### Description of the task
Give the lines of the material verbatim, from the first line to the line with "return paint.colour(colour)", including both.

* * * * * * *

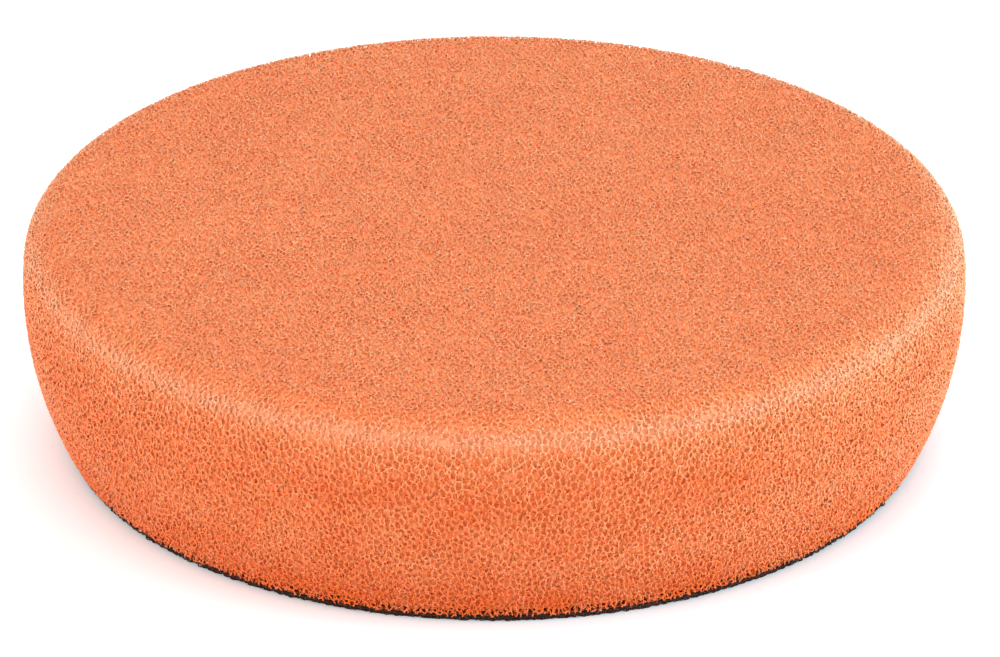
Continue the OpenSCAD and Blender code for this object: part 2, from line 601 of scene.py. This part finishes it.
def pile_material():
    """Loop yarn: dark brown fibres, with soft darker patches."""
    paint = Paint("nylon_loops", 0.7, 0.0, 0.1)
    fibre = paint.noise((0.12, 0.12, 0.5), 2.0)
    shade = paint.fade(paint.noise((9, 9, 9), 2.0), 0.4, 0.7)
    colour = paint.ramp(fibre, (0.3, srgb(46, 18, 11)), (0.7, srgb(84, 40, 27)))
    colour = paint.mix(paint.maths("MULTIPLY", shade, 0.4), colour, srgb(30, 16, 13))
    paint.bump(fibre, 0.03)
    return paint.colour(colour)


# ---------------------------------------------------------------- ways to build pieces
def smooth_ring(rng, turns, waves, size):
    """A smooth closed wobble around a circle, of about size mm."""
    angles = np.linspace(0, 2 * math.pi, turns, endpoint=False)
    wobble = sum(rng.normal() * np.sin(k * angles + rng.uniform(0, 2 * math.pi)) for k in waves)
    return size * wobble / math.sqrt(len(waves) / 2)


def ring_faces(rows, turns, wobble=None):
    """A closed solid of revolution: vertices, quads and end caps.

    rows are its (r, z), the first and the last on the axis, and wobble moves the rim in and out.
    """
    angles = np.linspace(0, 2 * math.pi, turns, endpoint=False)
    r, z = (np.asarray(v, float) for v in rows)
    ends = np.array([[0, 0, z[0]], [0, 0, z[-1]]])
    r, z = r[1:-1, None], np.repeat(z[1:-1, None], turns, 1)
    if wobble is not None:
        r = r + wobble * (r / r.max()) ** 8
    verts = np.stack([r * np.cos(angles), r * np.sin(angles), z], -1).reshape(-1, 3)
    index = np.arange(len(verts)).reshape(-1, turns)
    after = np.roll(index, -1, 1)
    quads = np.stack([index[:-1], index[1:], after[1:], after[:-1]], -1).reshape(-1, 4)
    first, last = len(verts), len(verts) + 1
    caps = np.vstack([
        np.stack([np.full(turns, first), index[0], after[0]], -1),
        np.stack([np.full(turns, last), after[-1], index[-1]], -1)])
    return np.vstack([verts, ends]), quads, caps


def flat_map(verts, faces):
    """A bake map that looks straight down on the pad."""
    corners = np.concatenate([f.ravel() for f in faces])
    return verts[corners][:, :2] / PAD_R * 0.5 + 0.5


def core_mesh(rows, turns):
    """The foam's core, with a bake map unrolled around the axis and along the section."""
    verts, quads, caps = ring_faces(rows, turns)
    _, along = surface_place(verts)
    looks = {"wear_and_highlight": wear_and_highlight(along), "painted_shade": painted_shade(along)}
    column = (np.arange(len(quads)) % turns).repeat(4)
    column = np.append(column, np.tile(np.arange(turns), 2).repeat(3))
    right = [np.tile([0, 0, 1, 1], len(quads)), np.tile([0, 0, 1], turns), np.tile([0, 1, 0], turns)]
    right = np.concatenate(right)
    corners = np.append(quads.ravel(), caps.ravel())
    uv = np.stack([(column + right) / turns, along[corners] / SECTION_LENGTH], -1)
    return new_mesh("foam_core", verts, [quads, caps], uv, looks)


def tubes(paths, planes, radius, sides=3):
    """Closed tubes along many paths at once: vertices, quads and end caps.

    planes are the normals of the planes that the paths lie in.
    """
    along = np.gradient(paths, axis=1)
    along /= np.linalg.norm(along, axis=2, keepdims=True)
    across = np.broadcast_to(planes[:, None], paths.shape)
    third = np.cross(along, across)
    turn = 2 * math.pi * np.arange(sides) / sides
    ring = across[:, :, None] * np.cos(turn)[:, None] + third[:, :, None] * np.sin(turn)[:, None]
    verts = paths[:, :, None] + ring * radius
    index = np.arange(verts[..., 0].size).reshape(verts.shape[:3])
    after = np.roll(index, -1, 2)
    quads = np.stack([index[:, :-1], index[:, 1:], after[:, 1:], after[:, :-1]], -1).reshape(-1, 4)
    caps = np.vstack([index[:, 0], index[:, -1, ::-1]])
    return verts.reshape(-1, 3), quads, caps


# ---------------------------------------------------------------- the foam
rng = np.random.default_rng(20)
foam = foam_material()
foam_pieces = []
for s, (verts, quads, caps, looks, normals, uv) in enumerate(strut_meshes(rng)):
    piece = new_mesh(f"foam_struts_{s + 1:02d}", verts, [quads, caps], uv, looks, normals)
    piece.data.materials.append(foam)
    foam_pieces.append(piece)

CORE_ROWS = 150  # rings of vertices along the core's section
CORE_TURNS = 640  # vertices in each
CORE_LIFT = 0.1  # mm that the struts sink into the core
CORE_END = 0.6   # mm that the core's side stops short of the foot
core_along = np.linspace(0, SECTION_LENGTH - CORE_END, CORE_ROWS)
core_r, core_z = section_point(core_along, shell(core_along) - CORE_LIFT)
core = core_mesh((np.append(core_r, 0), np.append(core_z, core_z[-1])), CORE_TURNS)
core.data.materials.append(core_material())
foam_pieces.append(core)
for piece in foam_pieces:
    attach(piece, "root")
    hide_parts("foam_body")


# ---------------------------------------------------------------- the backing
RIM_TURNS = 720   # vertices around a layer of the backing
ROW_STEP = 4      # mm between its rings of them


def disc_rows(node, bevel):
    """(r, z) rows of a flat disc with bevelled rims, in the place of a CAD node."""
    low, high = (np.array(corner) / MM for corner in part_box(node))
    rim, bottom, top = high[0], low[2], high[2]
    inner = np.arange(ROW_STEP, rim - bevel, ROW_STEP)
    half = np.concatenate([[0], inner, [rim - bevel, rim]])
    upper = np.full(len(half), top)
    upper[-1] -= bevel
    lower = np.full(len(half), bottom)
    lower[-1] += bevel
    return np.concatenate([half, half[::-1]]), np.concatenate([upper, lower[::-1]])


def disc(name, node, bevel, wobble, material):
    """A layer of the backing."""
    verts, quads, caps = ring_faces(disc_rows(node, bevel), RIM_TURNS, wobble)
    piece = new_mesh(name, verts, [quads, caps], flat_map(verts, [quads, caps]))
    piece.data.materials.append(material)
    return piece


film_rim = smooth_ring(rng, RIM_TURNS, range(9, 160, 7), 0.12)
film = disc("adhesive_film_layer", "adhesive_film", 0.05, film_rim, film_material())
cloth_rim = smooth_ring(rng, RIM_TURNS, range(5, 120, 5), 0.06)
cloth = disc("ground_cloth", "backing_cloth", 0.1, cloth_rim, cloth_material())

LOOP_PITCH = 1.65        # mm between loops in a course
COURSE_PITCH = 1.5       # mm between courses
RIM_PITCH = 0.48         # mm between the loops along the rim
RIM_BAND = 0.9           # mm inside the rim that those loops fill
RIM_INSET = (0.05, 0.3)  # mm that they stand inside the pile's edge
LOOP_SPAN = 1.15         # mm, a loop's width
LOOP_STRAY = 0.14        # mm that a loop strays from its place
YARN = 0.13              # mm, the yarn's radius
pile_high = np.array(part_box("loop_pile")[1]) / MM
PILE_R, PILE_T = pile_high[0], pile_high[2]


def pile_loops(rng):
    """Arches of nylon yarn that hang from the ground cloth in courses, and closer ones along the rim."""
    steps = np.arange(-PILE_R, PILE_R, LOOP_PITCH)
    courses = np.arange(-PILE_R, PILE_R, COURSE_PITCH)
    x, y = np.meshgrid(steps, courses)
    x = x + (np.arange(len(courses)) % 2)[:, None] * LOOP_PITCH / 2
    spots = np.stack([x.ravel(), y.ravel()], -1) + rng.normal(0, LOOP_STRAY, (x.size, 2))
    spots = spots[np.hypot(*spots.T) < PILE_R - RIM_BAND]
    turn = rng.normal(0, 0.35, len(spots))
    rim_count = int(2 * math.pi * PILE_R / RIM_PITCH)
    rim_angle = (np.arange(rim_count) + rng.uniform(-0.3, 0.3, rim_count)) * 2 * math.pi / rim_count
    rim_r = PILE_R - YARN - rng.uniform(*RIM_INSET, rim_count)
    spots = np.vstack([spots, np.stack([rim_r * np.cos(rim_angle), rim_r * np.sin(rim_angle)], -1)])
    turn = np.concatenate([turn, rim_angle + math.pi / 2 + rng.normal(0, 0.3, rim_count)])
    count = len(spots)
    way = np.stack([np.cos(turn), np.sin(turn), np.zeros(count)], -1)
    plane = np.stack([-np.sin(turn), np.cos(turn), np.zeros(count)], -1)
    lean = rng.normal(0.1, 0.12, count)
    tall = (PILE_T - YARN) * rng.uniform(0.75, 1.0, count)
    tall[-rim_count:] = (PILE_T - YARN) * rng.uniform(0.95, 1.0, rim_count)
    t = np.linspace(0, 1, 5)
    span = LOOP_SPAN / 2 * (0.62 + 0.38 * np.sin(math.pi * t))
    span = span * -np.sign(0.5 - t) * np.abs(np.cos(math.pi * t)) ** 0.6
    drop = np.sin(math.pi * t) ** 0.5
    centre = np.column_stack([spots, np.full(count, PILE_T)])
    paths = centre[:, None] + way[:, None] * span[:, None]
    paths = paths + plane[:, None] * (lean[:, None] * drop)[..., None]
    paths[..., 2] -= tall[:, None] * drop
    return tubes(paths, plane, YARN)


verts, quads, caps = pile_loops(rng)
pile = new_mesh("nylon_loop_pile", verts, [quads, caps], flat_map(verts, [quads, caps]))
pile.data.materials.append(pile_material())

backing = ((film, "adhesive_film", "film"), (cloth, "backing_cloth", "cloth"), (pile, "loop_pile", "pile"))
for piece, node, slot in backing:
    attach(piece, "root")
    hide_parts(node)


# ---------------------------------------------------------------- stage, lights, camera
def aim(obj, target):
    """Turns a light or the camera to a point."""
    obj.rotation_mode = "QUATERNION"
    obj.rotation_quaternion = (Vector(target) - obj.location).to_track_quat("-Z", "Y")


FLOOR = 4000.0   # mm from the middle to each side
floor_corners = np.array([[-1, -1, 0], [1, -1, 0], [1, 1, 0], [-1, 1, 0]]) * FLOOR
floor = new_mesh("floor", floor_corners, [np.array([[0, 1, 2, 3]])])
floor.data.materials.append(Paint("floor_white", 0.9).colour((0.95, 0.95, 0.95, 1)))

PAD_MIDDLE = (0, 0, 0.02)


def area_light(name, place, size, watts, colour=(1, 1, 1)):
    """A soft round light that shines on the pad."""
    light = bpy.data.lights.new(name, "AREA")
    light.shape = "DISK"
    light.size = size
    light.energy = watts
    light.color = colour
    obj = bpy.data.objects.new(name, light)
    obj.location = place
    bpy.context.scene.collection.objects.link(obj)
    aim(obj, PAD_MIDDLE)


area_light("key", (0.8, -0.8, 0.5), 0.8, 3.5)
area_light("fill", (-0.85, -0.65, 0.35), 0.9, 7)
area_light("side", (1.0, -0.25, 0.2), 0.6, 12.5, (0.48, 0.84, 1))
area_light("back", (0.1, 1.1, 0.3), 0.7, 6)
world = bpy.data.worlds.new("studio")
bpy.context.scene.world = world
world.use_nodes = True
world.node_tree.nodes["Background"].inputs["Color"].default_value = (1, 1, 1, 1)
world.node_tree.nodes["Background"].inputs["Strength"].default_value = 1.22

camera = bpy.data.objects.new("camera", bpy.data.cameras.new("camera"))
bpy.context.scene.collection.objects.link(camera)
bpy.context.scene.camera = camera
ELEVATION = math.radians(26.45)
DISTANCE = 0.9
TARGET = Vector((0.00095, 0, 0.01584))
camera.location = TARGET + DISTANCE * Vector((0, -math.cos(ELEVATION), math.sin(ELEVATION)))
aim(camera, TARGET)
camera.data.sensor_width = 36
camera.data.lens = 189.1
camera.data.clip_start, camera.data.clip_end = 0.05, 20

bpy.context.scene.view_settings.view_transform = "Standard"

* * * * * * *

### Result
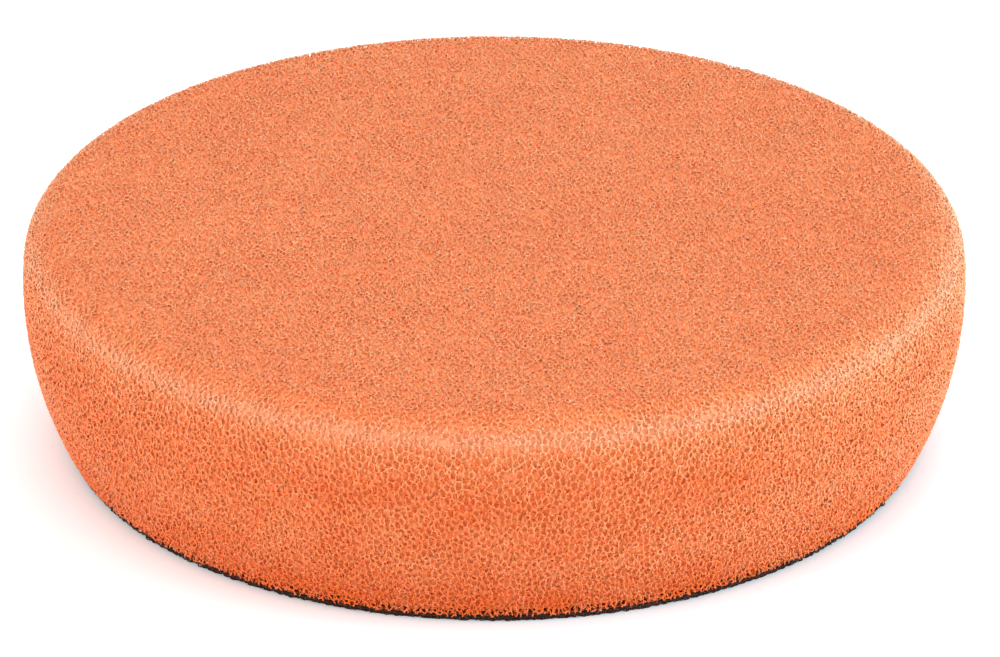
Continue the OpenSCAD and Blender code for this object: part 2, from line 601 of scene.py. This part finishes it.
def pile_material():
    """Loop yarn: dark brown fibres, with soft darker patches."""
    paint = Paint("nylon_loops", 0.7, 0.0, 0.1)
    fibre = paint.noise((0.12, 0.12, 0.5), 2.0)
    shade = paint.fade(paint.noise((9, 9, 9), 2.0), 0.4, 0.7)
    colour = paint.ramp(fibre, (0.3, srgb(46, 18, 11)), (0.7, srgb(84, 40, 27)))
    colour = paint.mix(paint.maths("MULTIPLY", shade, 0.4), colour, srgb(30, 16, 13))
    paint.bump(fibre, 0.03)
    return paint.colour(colour)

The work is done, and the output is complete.